Clifford, and neither reimbursed me for the payment, either directly or
indirectly,” he says. “The payment to
Ms. Clifford was lawful, and was not a campaign contribution or a campaign
expenditure by anyone.”
What we know
now: Cohen, in pleading guilty under oath to two felony violations of
campaign finance law, said he was reimbursed by the Trump Organization. Court filings showed that the company “grossed up” the payments to cover
Cohen’s taxes and also added a bonus, for a total of $420,000 in payments,
according to the criminal information.
Trump’s
spokespeople keep saying he ‘was not
aware of any of it’
March 7: White House press secretary Sarah
Sanders asserts that the president told her he was unaware of the
payments. “I’ve had conversations with
the president about this,” she says. “There
was no knowledge of any payments from the president, and he’s denied all of
these allegations.” She adds: “Anything
beyond that, I would refer you to the president’s outside counsel.”
March
9: Michael Avenatti, Stormy Daniels’s lawyer, discloses emails showing
that Cohen used his Trump Organization email address when he arranged the
$130,000 wire transfer. Cohen falsely tells ABC News that he used his own funds: “The funds were taken from my home equity line and transferred internally
to my LLC account in the same bank.” He said the use of the Trump
Organization email address meant nothing because “I basically used it for everything.”
March
26: After Daniels appears on CBS’s “60
Minutes” to describe the alleged affair, White House spokesman Raj Shah sidesteps a question about
whether the Trump campaign violated campaign finance laws, referring reporters
to Cohen. “The president strongly,
clearly and consistently denied the underlying claims,” he adds.
March
28: David Schwartz, an attorney for Cohen, tells CNN that Trump was completely unaware of the payment. “The president was not aware of the
agreement. At least Michael Cohen never told him about the agreement. I can
tell you that,” he says.
What we know
now: Cohen, in making his guilty plea under oath, said he worked “in coordination with and at the direction of
a candidate for federal office,” referring to Trump, to make payments to
thwart McDougal and Daniels from telling their stories.
March
29: Schwartz tells NBC
News that Trump “100 percent”
did not reimburse Cohen.
April
5: Trump flatly tells reporters he did not know about the
$130,000 payment.
Reporter: “Did you know about the $130,000 payment to
Stormy Daniels?”
Trump: “No, no.”
Reporter: “Then why did Michael Cohen make [the
payment], if there was no truth to her allegations?”

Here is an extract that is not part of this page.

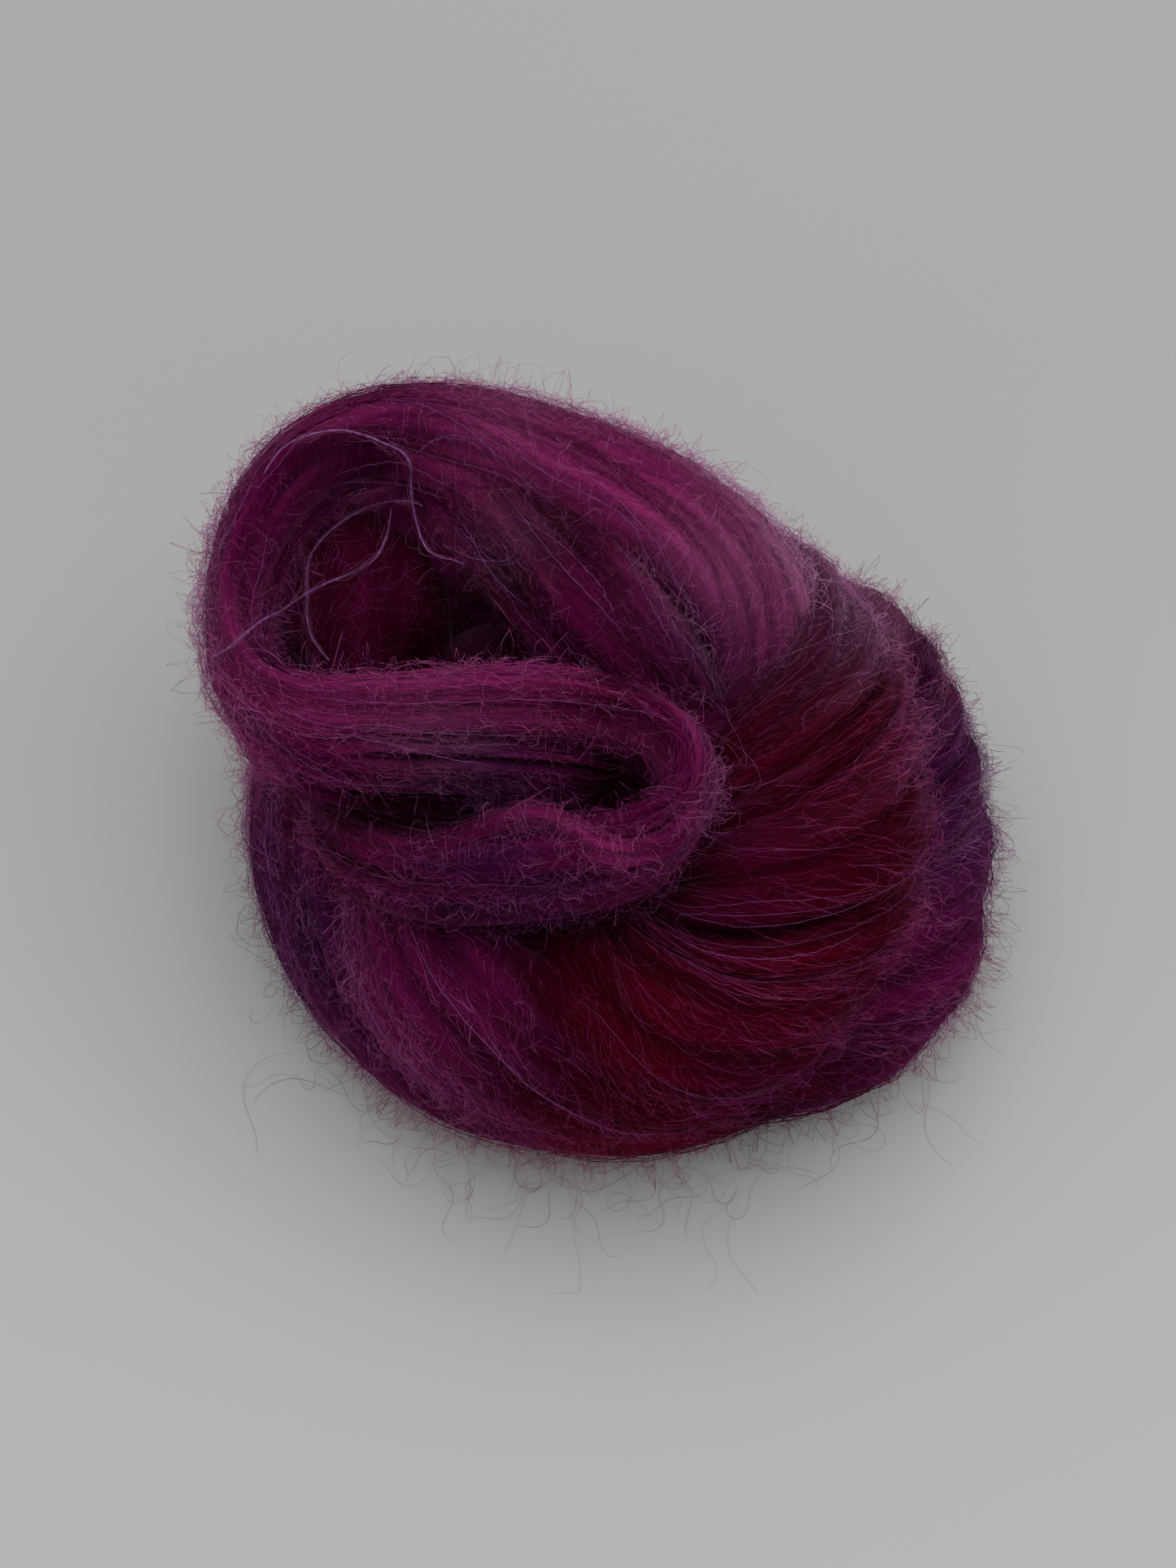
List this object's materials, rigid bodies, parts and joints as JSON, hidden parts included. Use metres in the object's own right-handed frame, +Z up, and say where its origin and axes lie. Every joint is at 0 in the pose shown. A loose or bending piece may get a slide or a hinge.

Trump: “You’ll have to ask Michael Cohen. Michael’s
my attorney, and you’ll have to ask Michael.”
Reporter: “Do you know where he got the money to make
that payment?”
Trump: “No. I don’t know.”
What we know
now: Every answer was false. Trump knew about the payment, he knew Cohen
made the payment as part of an effort to kill damaging stories, and he knew
Cohen was reimbursed.
April
26: The White House spin starts
to shift after Cohen’s office is raided by federal prosecutors on April 9.
Trump tells Fox News: “Michael
would represent me, and represent me on some things. He represents me — like
with this crazy Stormy Daniels deal, he represented me.”
May
2: Giuliani tells Fox
News that Trump paid Cohen back for the $130,000 payment, but it could
not be considered a campaign finance violation.
“They funneled it through the law firm, and
the president repaid it,” Giuliani says, adding that “is going to turn out to be perfectly legal. That money was not campaign
money. Sorry, I’m giving you a fact now that you don’t know. It’s not campaign
money, no campaign finance violation.”
Giuliani
suggests Trump was largely in the dark about what the money was used for.
"He didn’t know about the specifics
of it, as far as I know. But he did know about the general arrangement, that
Michael would take care of things like this,” he says.
May
3: Trump tweets about the supposed arrangement. “Mr. Cohen, an attorney, received a monthly
retainer, not from the campaign and having nothing to do with the campaign,
from which he entered into, through reimbursement, a private contract between
two parties, known as a non-disclosure agreement, or NDA,” he says, adding: “Money from the campaign, or campaign contributions,
played no roll in this transaction.”
What we know
now: This was a lie. Cohen did not get repaid through a monthly retainer.
He sought reimbursement for the payment, and the Trump Organization agreed to
pay $420,000, at a monthly rate of $35,000, according to court filings. The
company then falsely listed the payments in its books as a retainer for legal
work. “In truth and in fact, there was no
such retainer agreement, and the monthly invoices Cohen submitted were not in
connection for any legal services he had provided in 2017,” prosecutors
wrote.
May
4: Giuliani releases a statement in which he claims the payment
to Daniels was intended only to “protect
the president’s family” from painful publicity about an alleged affair and
that “it would have been done in any
event, whether he was a candidate or not.”
What we know
now: The deal with Daniels was part of an arrangement to shield Trump from
negative stories that was hatched by Cohen, AMI
and the Trump campaign shortly after he started running for president,
according to court filings.
July
24: Cohen attorney Lanny Davis releases a recording Cohen had
secretly made of a conversation with Trump two months before the election,
which the two discussed the arrangement with the National Enquirer to pay $150,000 to McDougal.
Aug. 21:
Cohen, in court, implicates Trump by admitting that the hush-money payments had
been intended to help the campaign. The payment to Daniels was deemed an
excessive campaign contribution by Cohen, and the McDougal payment from AMI violated a ban on corporate
donations to campaigns.
And the lie
continues:
Aug.
22: In a Fox News interview, Trump sought to reframe the issue. He
insisted that the payments had not been a “campaign
violation.” The payments “didn’t come
out of the campaign,” he said. “They
came from me.
After months
of denial and deception, Trump still can’t tell the truth.